The Potter generation was faced with a true wake-up call in 2012 when J.K Rowling published The Casual Vacancy. Like many, I struggled with the fact that not only was Harry Potter over, but Rowling had truly moved on. Hopes of returning to the comforting common rooms of Hogwarts and celebrating wizarding history were dashed when The Casual Vacancy flooded bookshop windows. I felt betrayed and didn’t pick the book up until two years later, this summer. When I did, the blurb felt like another let-down: a novel set in a small English town against a political backdrop? Surely there could be nothing less magical and un-Rowling like?

And then I started reading. I turned the pages and…just like that she had me.

The story is set around Pagford, an otherwise nondescript small town somewhere in Britain. There’s a school, doctor’s practice, a deli and its new café, a law office and a hospital a small way away. Each of these involves a set of characters. It is a small-knit community where everyone somehow depends on each other. But Pagford is in fact almost a suburb of Yarvil-the bigger, badder town where children meet up at the shopping centre, a livelier and less village-like place. But in its ambitions to grow, Yarvil’s council estates have edged too close for comfort. Worse yet – an addiction clinic is housed in a Pagford building. Anyone who has lived in such a setting even in Switzerland will recognise the rivalries which develop between neighbouring towns. Questions of expenses, borders and school districts… tensions work up until something gives. In this case, it’s a vein in Barry Fairweather’s brain.

Rowling’s Skills at creating attaching – and detestable – characters is soon apparent. Though we only get second hand accounts of the character who is in fact the most important, everyone else feels irkesomely real. The Mollisons are the closest thing to a royal dynasty Pagford has to offer. Both generations are haughty and heavy; striking in their calculating coldness. All the while one can’t help but feel pity for Samantha and even Shirley, the women behind their imposing husbands. On the other end of the spectrum is Krystal Weedon and her broken home.
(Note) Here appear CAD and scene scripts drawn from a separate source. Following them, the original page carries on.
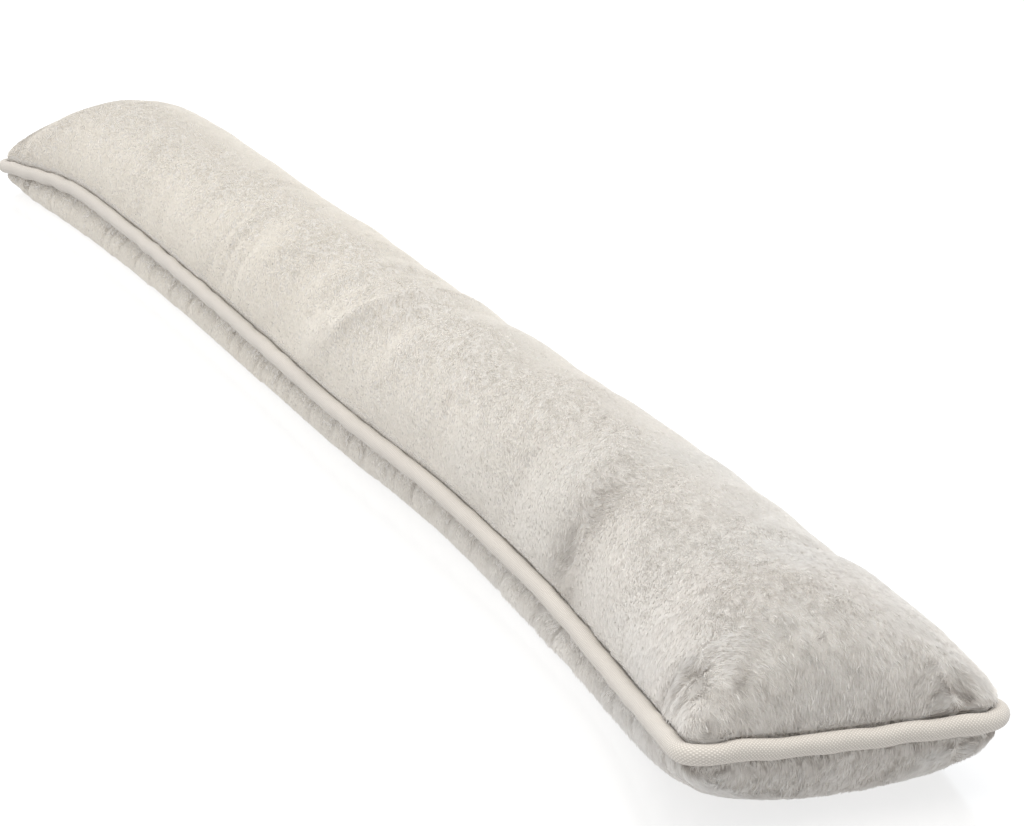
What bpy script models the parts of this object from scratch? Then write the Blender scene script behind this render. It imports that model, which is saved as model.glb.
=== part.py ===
"""Draught excluder: a long, slim plush bolster with a piped seam, lying on its underside.

A top panel and a bottom panel of plush meet in one seam that runs round the whole outline. A
covered cord, the piping, is caught in that seam. Packed with filling, the sides draw in to a
nearly round section, while the four corners keep the full width of the flat panels.

Frame: X runs along the length, Y across it, Z up. The bolster rests on Z = 0 and the origin
lies under the middle of its box. Everything is in metres.
"""
import bpy
from math import cos, hypot, pi, radians, sin, sqrt
from mathutils import Vector

MM = 0.001

# ---------------------------------------------------------------- driving sizes
LENGTH = 0.850                  # from the cord's outer edge at one end to the other
CORD_DIAMETER = 6.0 * MM        # the filled piping, cloth included
CORNER_RADIUS = 13 * MM         # of the cord's centre line in plan
FIT_GAP = 0.3 * MM              # air between the cord and the panels
FACET_ALLOWANCE = 0.3 * MM      # keeps the flat facets of cord and groove clear of each other
LIP_ANGLE = radians(108)        # from straight out round to the edge of a panel
BASE_SINK = 10 * MM             # how far the underside would sag below the floor it lies on
END_SAG = 1.2 * MM              # the seam hangs this much lower in the middle of an end
TOP_BULGE = 1.2 * MM            # how far the top panel's flanks swell past an even curve

# How full the panels are across and along. A power of 2 is an ellipse, more is boxier.
TOP_POWER = 1.8
BASE_POWER = 2.3
TOP_END_POWER = 9.5
BASE_END_POWER = 11
BULGE_END_POWER = 12

# How finely the loft is divided
SIDE_STATIONS = 54
CORNER_STATIONS = 5
PANEL_STEPS = 14
GROOVE_STEPS = 6

# One row for each cross-section, from the far end to the near end, in millimetres. `along` is
# its share of the length, `half_width` runs from the centre line to the cord, `centre` is how
# far the bolster wanders off its axis, `seam` is the height of the cord, `crown` is how far the
# top panel stands above it, and `belly` is how far the underside's flanks swell.
SECTIONS = (
    # along, half_width, centre, seam, crown, belly
    (0.000, 50.0, 0.0, 10.5, 44.0, 9.0),
    (0.100, 40.0, 4.5, 16.5, 38.5, 11.0),
    (0.200, 37.5, 7.0, 16.0, 38.5, 9.5),
    (0.320, 35.5, 7.0, 15.5, 40.5, 8.0),
    (0.440, 34.5, 6.5, 15.0, 43.5, 7.5),
    (0.560, 34.5, 6.0, 15.0, 44.0, 5.5),
    (0.680, 35.0, 9.5, 15.0, 43.0, 5.0),
    (0.800, 37.5, 10.5, 13.5, 44.5, 9.0),
    (0.900, 41.5, 6.5, 14.0, 44.5, 6.5),
    (1.000, 50.0, -1.5, 25.0, 48.0, 1.5),
)
ALONG, HALF_WIDTH, CENTRE, SEAM, CROWN, BELLY = range(6)

# ---------------------------------------------------------------- sizes worked out from those
CORD_RADIUS = CORD_DIAMETER / 2
GROOVE_RADIUS = CORD_RADIUS + FIT_GAP + FACET_ALLOWANCE
HALF_RUN = LENGTH / 2 - CORD_RADIUS                      # half the cord's loop, end to end

PLUSH = ((0.68, 0.63, 0.58, 1.0), 0.95)                  # colour and roughness
PIPING_CLOTH = ((0.70, 0.63, 0.59, 1.0), 0.85)


# ---------------------------------------------------------------- the run of the seam
def section(x, column):
    """A column of SECTIONS at a place along X, smoothly curved between its rows."""
    share = (x + HALF_RUN) / (2 * HALF_RUN)
    last = len(SECTIONS) - 1
    row = max(i for i in range(last) if SECTIONS[i][ALONG] <= max(share, 0.0))
    before, start, stop, after = (
        SECTIONS[min(max(i, 0), last)] for i in (row - 1, row, row + 1, row + 2))
    run = stop[ALONG] - start[ALONG]
    t = (share - start[ALONG]) / run
    slope_in = (stop[column] - before[column]) / (stop[ALONG] - before[ALONG]) * run
    slope_out = (after[column] - start[column]) / (after[ALONG] - start[ALONG]) * run
    value = ((2 * t**3 - 3 * t**2 + 1) * start[column] + (t**3 - 2 * t**2 + t) * slope_in
             + (3 * t**2 - 2 * t**3) * stop[column] + (t**3 - t**2) * slope_out)
    return value * MM


def stations():
    """Distances along X of every cross-section, closest together round the corners."""
    corner = [CORNER_RADIUS * (1 - cos(pi / 2 * k / CORNER_STATIONS))
              for k in range(CORNER_STATIONS)]
    straight = HALF_RUN - CORNER_RADIUS
    sides = [straight * (2 * k / SIDE_STATIONS - 1) for k in range(SIDE_STATIONS + 1)]
    return [d - HALF_RUN for d in corner] + sides + [HALF_RUN - d for d in reversed(corner)]


def corner_inset(x):
    """How much a rounded corner takes off the half width at x."""
    past = max(0.0, abs(x) - (HALF_RUN - CORNER_RADIUS))
    return CORNER_RADIUS - sqrt(max(0.0, CORNER_RADIUS**2 - past**2))


def seam_point(x, side):
    """The cord's centre at x on one long side, with side -1 or +1."""
    half = section(x, HALF_WIDTH) - corner_inset(x)
    return Vector((x, section(x, CENTRE) + side * half, section(x, SEAM)))


def end_point(x, across):
    """The cord's centre on an end, with `across` from -1 to +1."""
    point = seam_point(x, -1).lerp(seam_point(x, 1), (across + 1) / 2)
    point.z -= END_SAG * (1 - across**2)
    return point


def across_steps():
    """Places across a panel from -1 to +1, closer together toward the seam."""
    return [sin(pi / 2 * (2 * k / PANEL_STEPS - 1)) for k in range(PANEL_STEPS + 1)]


def seam_loop(xs):
    """The cord's centres once round: the -Y side, near end, +Y side and far end."""
    inner = across_steps()[1:-1]
    loop = [seam_point(x, -1) for x in xs]
    loop += [end_point(xs[-1], v) for v in inner]
    loop += [seam_point(x, 1) for x in reversed(xs)]
    loop += [end_point(xs[0], v) for v in reversed(inner)]
    return loop


def outward(loop):
    """The level direction pointing out of the outline at each point of the loop."""
    directions = []
    for i, point in enumerate(loop):
        run_in = (point - loop[i - 1]).normalized()
        run_out = (loop[(i + 1) % len(loop)] - point).normalized()
        run = run_in + run_out
        directions.append(Vector((run.y, -run.x, 0)) / hypot(run.x, run.y))
    return directions


# ---------------------------------------------------------------- the filled cushion
def swell(x, across, power, end_power):
    """How full a panel stands at a place, from 0 at the seam to 1 at its crown."""
    along = min(1.0, abs(x) / HALF_RUN)
    return sqrt(max(0.0, 1 - abs(across)**power) * max(0.0, 1 - along**end_power))


def flank(x, across):
    """How far a flank is pushed out sideways, as a share of its bulge. Signed like `across`."""
    fade = 1 - min(1.0, abs(x) / HALF_RUN)**BULGE_END_POWER
    return 2 * across * sqrt(max(0.0, 1 - across**2)) * fade


def top_point(point, x, across):
    rise = section(x, CROWN) - GROOVE_RADIUS
    point.y += TOP_BULGE * flank(x, across)
    point.z += rise * swell(x, across, TOP_POWER, TOP_END_POWER)


def base_point(point, x, across):
    fall = section(x, SEAM) - GROOVE_RADIUS + BASE_SINK
    point.y += section(x, BELLY) * flank(x, across)
    point.z -= fall * swell(x, across, BASE_POWER, BASE_END_POWER)


def panel_rows(lips, xs, shape):
    """Grid of points of one panel: a row for each station, seam edge to seam edge."""
    count = len(xs)
    inner = PANEL_STEPS - 1
    near_end = lips[count:count + inner]
    far_end = lips[-inner:][::-1]
    rows = []
    for i, x in enumerate(xs):
        left = lips[i]
        right = lips[2 * count + inner - 1 - i]
        if i == 0:
            row = far_end
        elif i == count - 1:
            row = near_end
        else:
            row = []
            for v in across_steps()[1:-1]:
                point = left.lerp(right, (v + 1) / 2)
                shape(point, x, v)
                row.append(point)
        rows.append([left, *row, right])
    return rows


def cushion_mesh(xs, loop):
    """Both panels and the groove between them, lofted as one closed skin."""
    turn = 2 * (pi - LIP_ANGLE) / GROOVE_STEPS
    rings = []
    for k in range(GROOVE_STEPS + 1):
        angle = LIP_ANGLE + turn * k
        lift = Vector((0, 0, GROOVE_RADIUS * sin(angle)))
        rings.append([point + away * GROOVE_RADIUS * cos(angle) + lift
                      for point, away in zip(loop, outward(loop))])

    numbers = {}

    def number(point):
        return numbers.setdefault(tuple(point), len(numbers))

    faces = []
    for upper, lower in zip(rings, rings[1:]):
        for i in range(len(loop)):
            j = (i + 1) % len(loop)
            faces.append([number(p) for p in (upper[i], lower[i], lower[j], upper[j])])
    for lips, shape, step in ((rings[0], top_point, 1), (rings[-1], base_point, -1)):
        rows = panel_rows(lips, xs, shape)
        for row, following in zip(rows, rows[1:]):
            for k in range(PANEL_STEPS):
                corners = (row[k], following[k], following[k + 1], row[k + 1])
                faces.append([number(p) for p in corners[::step]])
    mesh = bpy.data.meshes.new("cushion")
    mesh.from_pydata(list(numbers), [], faces)
    return mesh


def level_underside(cushion, cutters):
    """Cut the sagging underside off at the floor, so that the bolster lies flat on it."""
    depth = 4 * BASE_SINK
    bpy.ops.mesh.primitive_cube_add(size=1, location=(0, 0, -depth / 2))
    block = bpy.context.object
    block.name = "underside_cutter"
    block.scale = (1.2 * LENGTH, LENGTH / 2, depth)
    block.hide_render = True
    block.display_type = "WIRE"
    move_to(block, cutters)
    cut = cushion.modifiers.new("level underside", "BOOLEAN")
    cut.operation = "DIFFERENCE"
    cut.solver = "EXACT"
    cut.object = block


# ---------------------------------------------------------------- the piping
def piping_curve(loop):
    """The covered cord: a round tube along the closed seam."""
    curve = bpy.data.curves.new("piping", "CURVE")
    curve.dimensions = "3D"
    curve.bevel_depth = CORD_RADIUS
    curve.bevel_resolution = 2
    spline = curve.splines.new("POLY")
    spline.points.add(len(loop) - 1)
    for knot, point in zip(spline.points, loop):
        knot.co = (*point, 1)
    spline.use_cyclic_u = True
    return curve


# ---------------------------------------------------------------- materials and assembly
def material(name, look):
    """A plain cloth finish: a colour, its roughness, and no metal."""
    colour, roughness = look
    finish = bpy.data.materials.new(name)
    finish.use_nodes = True
    shader = finish.node_tree.nodes["Principled BSDF"]
    shader.inputs["Base Color"].default_value = colour
    shader.inputs["Roughness"].default_value = roughness
    shader.inputs["Metallic"].default_value = 0.0
    finish.diffuse_color = colour
    return finish


def move_to(thing, collection):
    for holder in list(thing.users_collection):
        holder.objects.unlink(thing)
    collection.objects.link(thing)


def add_piece(name, data, finish, collection):
    data.materials.append(finish)
    piece = bpy.data.objects.new(name, data)
    collection.objects.link(piece)
    return piece


def build():
    for old in list(bpy.data.objects):
        bpy.data.objects.remove(old, do_unlink=True)
    collections = []
    for name in ("draught_excluder", "cutters"):
        collection = bpy.data.collections.new(name)
        bpy.context.scene.collection.children.link(collection)
        collections.append(collection)
    parts, cutters = collections

    xs = stations()
    loop = seam_loop(xs)
    cushion = add_piece("cushion", cushion_mesh(xs, loop), material("plush", PLUSH), parts)
    cushion.data.shade_smooth()
    cushion.data.set_sharp_from_angle(angle=radians(50))
    level_underside(cushion, cutters)
    add_piece("piping", piping_curve(loop), material("piping cloth", PIPING_CLOTH), parts)


build()
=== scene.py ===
# %% [markdown]
# # A plush draught excluder with a piped seam
#
# The real thing is a long, slim bolster that lies along the foot of a door. A maker cuts two
# strips of plush, sews them right sides together with a covered cord caught in the seam,
# turns the bag out and packs it with fibre. This lesson dresses the plain solids of that
# bolster: a soft skin with its wrinkles, a pile of short fibres that covers it, and the cord
# in its woven cloth. The solids come in as a frame, and every place is worked out from them.

# %% Load the frame
from math import cos, radians, sin, tau

import bmesh
import bpy
import numpy as np
from mathutils import Matrix, Vector
from mathutils.bvhtree import BVHTree
from mathutils.kdtree import KDTree


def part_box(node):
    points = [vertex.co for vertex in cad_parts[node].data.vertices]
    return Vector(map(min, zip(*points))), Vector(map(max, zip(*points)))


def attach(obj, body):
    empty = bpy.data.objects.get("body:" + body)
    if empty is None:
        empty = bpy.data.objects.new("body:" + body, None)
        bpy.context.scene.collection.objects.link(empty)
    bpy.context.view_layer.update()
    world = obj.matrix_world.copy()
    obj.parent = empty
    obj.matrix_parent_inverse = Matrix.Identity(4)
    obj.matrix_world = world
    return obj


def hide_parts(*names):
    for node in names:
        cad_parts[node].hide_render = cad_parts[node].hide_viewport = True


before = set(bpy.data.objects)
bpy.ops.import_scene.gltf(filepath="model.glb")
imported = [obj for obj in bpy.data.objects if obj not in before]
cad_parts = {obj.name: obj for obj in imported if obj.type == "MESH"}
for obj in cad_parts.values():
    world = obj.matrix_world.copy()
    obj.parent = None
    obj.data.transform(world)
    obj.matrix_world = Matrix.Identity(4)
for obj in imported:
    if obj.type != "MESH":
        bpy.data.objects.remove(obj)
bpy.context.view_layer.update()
MM = 0.001
low, high = (np.array(corner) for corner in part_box("cushion"))
print("cushion", (high - low).round(4), "m")

# %% [markdown]
# ## Camera
#
# A long lens, set low and almost in line with the bolster, makes the near end large and
# lets the length run away to the far corner. The camera is set first, because it decides
# how fine the detail has to be. The lens is given as the width of the sensor and a focal
# length, and the place as a target, a distance and two angles.

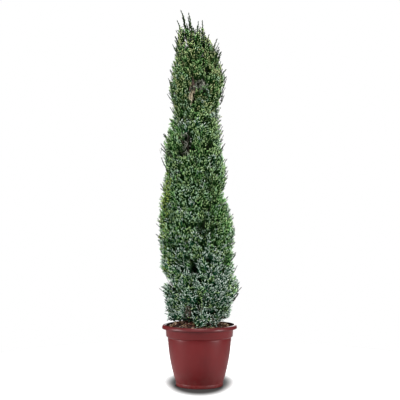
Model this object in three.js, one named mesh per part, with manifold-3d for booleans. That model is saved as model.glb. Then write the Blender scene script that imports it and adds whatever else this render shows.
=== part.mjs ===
// A young Italian cypress in a round plastic pot: one trunk with a root flare, steep boughs that leave it
// in tiers, and on each bough an upright plume of dense scale-leaved sprays. The plumes stand side by side
// round a bare inside, so that together they make the narrow column that the tree is grown for.
//
// Millimetres, +Z up. The origin is the middle of the pot's flat underside, and -Y is the front.
// An azimuth of 0 points to the front, and a quarter turn to the right, +X.

import * as THREE from "three";
import { mergeVertices } from "three/addons/utils/BufferGeometryUtils.js";
import Module from "manifold-3d";

const wasm = await Module();
wasm.setup();

// ---- Driving dimensions ----------------------------------------------------------------------------------

const GAP = 0.3; // between pieces that touch

const POT_HEIGHT = 240;
const POT_SEGMENTS = 30;
const POT_WALL = 2.4;
const POT_FLOOR = 5;
const RIM_RADIUS = 150; // the lip's outer edge
const MOUTH_RADIUS = 140; // the lip's top
const LIP_DROP = 13; // how far the lip hangs below the top
const LIP_EDGE = 4; // height of the lip's rounded edge
const COLLAR_TOP_RADIUS = 135.5;
const COLLAR_RADIUS = 133.5;
const COLLAR_FOOT = 195; // height of the collar's lower edge
const SHOULDER_HEIGHT = 188; // where the body starts below the collar's step
const SHOULDER_RADIUS = 127;
const BELLY_RADIUS = 122.9; // pulls the body's curve out between its ends
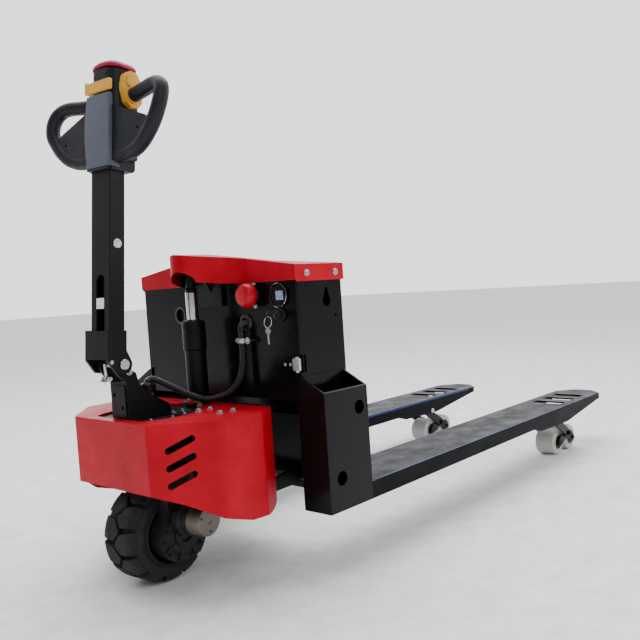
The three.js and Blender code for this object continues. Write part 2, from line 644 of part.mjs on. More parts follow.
function headBody() {
  const { foot, top, half, front, rear, tubeTop } = HEAD;
  const wing = new THREE.Shape();
  wing.moveTo(0, 392);
  wing.lineTo(60, 394);
  wing.bezierCurveTo(112, 400, 146, 428, 150, 458);
  wing.lineTo(136, 470);
  wing.lineTo(30, 506);
  wing.lineTo(-30, 506);
  wing.lineTo(-136, 470);
  wing.lineTo(-150, 458);
  wing.bezierCurveTo(-146, 428, -112, 400, -60, 394);
  wing.closePath();
  const plan = new THREE.Shape();
  plan.moveTo(rear, half - 5);
  plan.lineTo(rear - 5, half);
  plan.absarc(front + 12, half - 12, 12, Math.PI / 2, Math.PI);
  plan.absarc(front + 12, 12 - half, 12, Math.PI, 1.5 * Math.PI);
  plan.lineTo(rear - 5, -half);
  plan.lineTo(rear, 5 - half);
  plan.closePath();
  const core = slab(plan, 404, top);
  const collar = box(front, 26, -36, 36, foot, 412);
  const socket = box(-28 - GAP, 6 + GAP, -30 - GAP, 30 + GAP, 300, tubeTop + GAP);
  const recess = box(front + 8, rear - 8, 8 - half, half - 8, top - 14, top + 5);
  const clearances = SIDES.map(([, side]) => pipe(loopPath(side), LOOP_RADIUS + GAP, 6, 24));
  return cut(join(crossPlate(wing, -25, -3), core, collar), socket, recess, ...clearances);
}
part('head_body', headBody(), 'plastic', tiller);

function frontCover() {
  const { foot, half, front, coverFront, tubeTop } = HEAD;
  const top = 533;
  const face0 = new THREE.Shape();
  face0.moveTo(3 - half, foot + 6);
  face0.lineTo(half - 3, foot + 6);
  face0.quadraticCurveTo(half + 5, (top + foot) / 2, half - 2, top);
  face0.lineTo(2 - half, top);
  face0.quadraticCurveTo(-half - 5, (top + foot) / 2, 3 - half, foot + 6);
  return cut(crossPlate(face0, coverFront, front - GAP), box(-28 - GAP, 0, -31, 31, 300, tubeTop + 1));
}
part('head_front_cover', frontCover(), 'grey', tiller);
part('horn_bar', box(HEAD.front - 10, HEAD.front - 2.5, -40.5, 40.5, 537, 561), 'yellow', tiller);

function bellyButton() {
  const { top, half, front, rear } = HEAD;
  const middle = (front + rear) / 2;
  const base = top + 4.3;
  const arch = (centre, reach) => {
    const shape = new THREE.Shape();
    shape.moveTo(centre - reach, base);
    shape.lineTo(centre + reach, base);
    shape.absellipse(centre, base + 4, reach, 17, 0, Math.PI);
    shape.closePath();
    return shape;
  };
  const cap = overlap(
    crossPlate(arch(0, half + 1), front - 1, rear + 1),
    sidePlate(arch(middle, (rear - front) / 2 + 1), -half - 1, half + 1),
  );
  return join(cap, box(front + 10, rear - 10, 10 - half, half - 10, top - 9, base + 1));
}
part('belly_button', bellyButton(), 'red', tiller);

function throttleKnob(side) {
  const axis = HEAD.axis;
  const lobe = new THREE.Shape();
  lobe.moveTo(-7, axis - 19);
  lobe.bezierCurveTo(5, axis - 24, 20, axis - 21, 26, axis - 7);
  lobe.bezierCurveTo(30, axis + 7, 22, axis + 13, 23, axis + 23);
  lobe.bezierCurveTo(24, axis + 43, 8, axis + 52, -6, axis + 46);
  lobe.bezierCurveTo(-19, axis + 36, -21, axis, -7, axis - 19);
  const disc = sidePlate(lobe, side * 42.5, side * 61);
  return cut(disc, bar('y', 9.4, side * 35, side * 70, knobAxis, 18));
}
for (const [name, side] of SIDES) part(`throttle_knob_${name}`, throttleKnob(side), 'yellow', tiller);

// ---- cable conduit from the panel gland to the turntable centre ----------------------------
const conduitRoute = [
  [face - 3, GLAND.y, GLAND.z], [179.5, -110, 522], [174, -110, 519.5], [170.5, -110, 514.5], [169.5, -110, 506], [169.5, -110, 488],
  [169.5, -110, 460], [167, -108, 426], [161, -101, 398], [146, -90, 377], [124, -76, 367], [100, -60, 365], [74, -43, 377],
  [48, -27, 395], [25, -13, 411], [10, -5, 419], [2, -1, 416], [0, 0, 404], [0, 0, 386], [0, 0, 366],
  [0, 0, 350],
];
part('cable_conduit', pipe(conduitRoute, 8.5, 4, 48), 'rubber');

export default truck;
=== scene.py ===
"""Looks of the electric pallet truck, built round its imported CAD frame.

Shapes are drawn in millimetres with X = 0 at the steering axis and Z = 0 on the floor, as the part is,
and are placed in the row frame, in metres, by the TRUCK, STEERED and TILLER matrices.
"""
import json
from math import acos, atan2, cos, degrees, hypot, pi, radians, sin, tan

import bmesh
import bpy
from mathutils import Matrix, Vector


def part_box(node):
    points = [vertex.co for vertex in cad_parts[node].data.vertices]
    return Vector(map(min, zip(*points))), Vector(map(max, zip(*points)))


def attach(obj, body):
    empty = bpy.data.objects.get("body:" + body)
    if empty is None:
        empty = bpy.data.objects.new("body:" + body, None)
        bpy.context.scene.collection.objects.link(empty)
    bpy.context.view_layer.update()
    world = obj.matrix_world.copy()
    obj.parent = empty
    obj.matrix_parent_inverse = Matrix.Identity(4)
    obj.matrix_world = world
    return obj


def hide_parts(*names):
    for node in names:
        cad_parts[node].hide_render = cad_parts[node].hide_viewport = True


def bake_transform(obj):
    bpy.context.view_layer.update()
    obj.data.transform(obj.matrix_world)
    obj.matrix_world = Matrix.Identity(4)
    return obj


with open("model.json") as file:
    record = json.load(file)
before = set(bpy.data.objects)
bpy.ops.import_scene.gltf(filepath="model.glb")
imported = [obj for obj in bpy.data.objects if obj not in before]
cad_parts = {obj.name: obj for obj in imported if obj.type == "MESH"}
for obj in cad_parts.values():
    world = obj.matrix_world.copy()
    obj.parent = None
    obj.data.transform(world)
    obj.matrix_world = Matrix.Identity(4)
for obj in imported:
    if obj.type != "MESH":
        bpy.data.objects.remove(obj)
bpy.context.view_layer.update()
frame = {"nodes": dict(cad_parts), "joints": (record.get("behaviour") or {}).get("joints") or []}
nodes = frame["nodes"]
steering = next(joint for joint in frame["joints"] if joint["name"] == "steering")

# ---- frames and driving dimensions ----
STEER_REST = 4.6  # degrees the drive unit is turned by in the photo
LEAN = 5.3  # degrees the tiller leans by
PIVOT = Vector((-78, 0, 461))
TRUCK = Matrix.Translation((steering["pos_m"][0], 0, 0)) @ Matrix.Scale(0.001, 4)
STEERED = TRUCK @ Matrix.Rotation(radians(STEER_REST), 4, "Z")
TILLER = STEERED @ Matrix.Translation(PIVOT) @ Matrix.Rotation(radians(LEAN), 4, "Y")
SIDES = (("left", 1), ("right", -1))
BOTH = (1, -1)

PANEL = 186
FACE = PANEL - 0.3  # controls stand on this and are let 0.3 mm into the front panel
STOP = (-140, 581)
GAUGE = (-219, 578)
KEY = (-219, 537)
GLAND = (-110, 522)
PORT = (126, 542)
CLAMP = (169.5, -110, 484)

WHEEL_RADIUS = 105
WHEEL_HALF = 54
BLOCKS = 12  # tread blocks round each half of the drive tyre
MOTOR = (3, 139)
CYLINDER = (127, 0)
TURNTABLE_TOP = 343
CLIP_TOP = 404
SPRING_PIN = (-94, 434)
LOAD_RADIUS = 40
FORK_MIDDLE = 252
FORK_HALF = 80
ARM_PIN = (1255, 124)
BOGIE_PIN = (1352, 62)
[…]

Though insulting and not always easy to understand, she represents less well-off part of the community which struggles to be recognised as a valid member of it. She is particularly touched by the death of Barry Fairbrother and struggles to come to terms with it, making her someone the reader wants to protect and encourage.

The story covers all levels of the community, a massvie range of emotions and relationships. Each of the characters gets a turn in the spotlight, making this novel a beautiful portrait of British society. It also seems to encourage reflexions on our own place(s) in society: whether parent or child, student or teacher, employer or employee, carer or in need of care, we all have duties and an immeasurable impact on those around us. The Casual Vacancy, under cover of a petty political drama is in fact a fully-blown, heart-wrenching collection of lives.

Oh and one more thing… in true J.K Rowling style, the first 300 pages are all there for setting the scene to an unexpected, chaotically frightening ending. This will remind you of having the breath knocked out of you, the feeling of devastation and somehow the yearning for more at the end of any of the seven Harry Potter novels. Just as well the characters are set to take life in a miniseries being filmed as we speak.